About 30 miles south in Woodbridge, Virginia, Angel Thomas was canvassing for Obama. Thomas, 26, who has never before volunteered for a campaign, spent the last month downloading lists of neighbors from her mybarackobama.com website and, in her free time knocks on as many doors as she can. She asks her neighbors whom they support, tries to educate and convince those who are on the fence and logs all the information into Obama's website before downloading another list. While the GOP is still meeting in group once a month, Thomas and her eight million allies are canvassing 24/7.....Over Labor Day weekend, while waiting for Obama to finish an event, David Axelrod, the nominee's top strategist, noted that their strategy is broader than McCain's and therefore requires a lot more leg work, but that it has more of a potential payoff. "We're going into Nov. 4 with many different scenarios to get to 270 electoral votes," he says, squinting at airplanes buzzing overhead, part of Cleveland's annual air show. "I think their path is very, very narrow, as is their thinking


I felt rather negative about Harold Ickes at many points during the primaries this cycle. I was not pleased at his behavior toward my state at all.
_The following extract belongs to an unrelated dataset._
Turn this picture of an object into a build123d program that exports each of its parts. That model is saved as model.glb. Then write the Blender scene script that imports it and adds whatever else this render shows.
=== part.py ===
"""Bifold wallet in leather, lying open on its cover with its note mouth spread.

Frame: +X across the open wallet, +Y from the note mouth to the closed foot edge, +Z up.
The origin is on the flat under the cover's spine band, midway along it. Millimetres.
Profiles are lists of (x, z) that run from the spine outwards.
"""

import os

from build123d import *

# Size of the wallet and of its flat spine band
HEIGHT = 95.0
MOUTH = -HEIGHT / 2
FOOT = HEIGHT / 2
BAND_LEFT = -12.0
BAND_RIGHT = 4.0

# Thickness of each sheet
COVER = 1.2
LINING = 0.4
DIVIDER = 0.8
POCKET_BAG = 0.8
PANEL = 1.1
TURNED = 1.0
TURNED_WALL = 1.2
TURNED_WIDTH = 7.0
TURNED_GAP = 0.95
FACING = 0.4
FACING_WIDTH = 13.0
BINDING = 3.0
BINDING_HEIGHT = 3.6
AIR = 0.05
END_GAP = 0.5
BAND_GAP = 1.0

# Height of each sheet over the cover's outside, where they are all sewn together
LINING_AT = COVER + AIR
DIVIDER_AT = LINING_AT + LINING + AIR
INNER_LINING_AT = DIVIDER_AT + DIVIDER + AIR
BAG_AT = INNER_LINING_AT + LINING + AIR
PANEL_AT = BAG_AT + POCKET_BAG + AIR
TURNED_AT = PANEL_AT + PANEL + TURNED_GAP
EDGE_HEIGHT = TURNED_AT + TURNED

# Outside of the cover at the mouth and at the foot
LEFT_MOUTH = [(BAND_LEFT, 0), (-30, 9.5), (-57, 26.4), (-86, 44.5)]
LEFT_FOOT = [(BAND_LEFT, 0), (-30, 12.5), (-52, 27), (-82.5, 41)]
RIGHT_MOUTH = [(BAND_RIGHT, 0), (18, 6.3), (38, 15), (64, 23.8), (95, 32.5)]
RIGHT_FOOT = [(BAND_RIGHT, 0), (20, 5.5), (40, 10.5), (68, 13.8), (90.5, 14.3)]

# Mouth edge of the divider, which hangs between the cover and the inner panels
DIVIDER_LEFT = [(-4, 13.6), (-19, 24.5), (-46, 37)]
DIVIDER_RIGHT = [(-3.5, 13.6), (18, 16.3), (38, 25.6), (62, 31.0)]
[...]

I was not happy at his manipulation of a state when he was in on the ground floor making the rules the state was breaking.


Harold Ickes must win over party officials to keep Clinton in the race. Michael Edwards for TIME

In 1988 Ickes was at it again, negotiating a change in party rules that would not be tested until 2008. In return for Jackson's support at the convention that summer, Michael Dukakis endorsed a complex plan that awarded delegates based on a candidate's proportion of the vote in every state. By doing away with winner-take-all primaries, the new rules prevented a front runner from wrapping up the nomination with a handful of wins in big, delegate-rich states. Underdog candidates could stay alive through the primaries, and perhaps even win the nomination, by collecting delegates in every contest, whether they won it or not. It would be two decades before an underdog turned front runner named Barack Obama would take full advantage of those rules. If Clinton's victories in big states like New York, California, Pennsylvania and Ohio had been winner-take-all, she would be the nominee today. Of course, if superdelegates didn't exist, Obama's delegate lead would be foolproof. Such are the ironic consequences of the rules Ickes helped write.


I agree with him now, though. No one should discount Obama's ground game.

We can never be nastier and meaner than the Rove types who have been in charge of McCain's campaign since July. Obama sounded feistier today, and I think he will fight back...but it is not our nature in this party to just lie and sink to such low depths.

The ground game often seems not to be even noticed by the media at all. Our party is combining the DNC 50 state staffers and the Obama campaign staffers. Add to that the awesome number of trained volunteers no one ever talks about because they are so busy hyperventilating over lipstick and pigs.

I think it might catch some by surprise.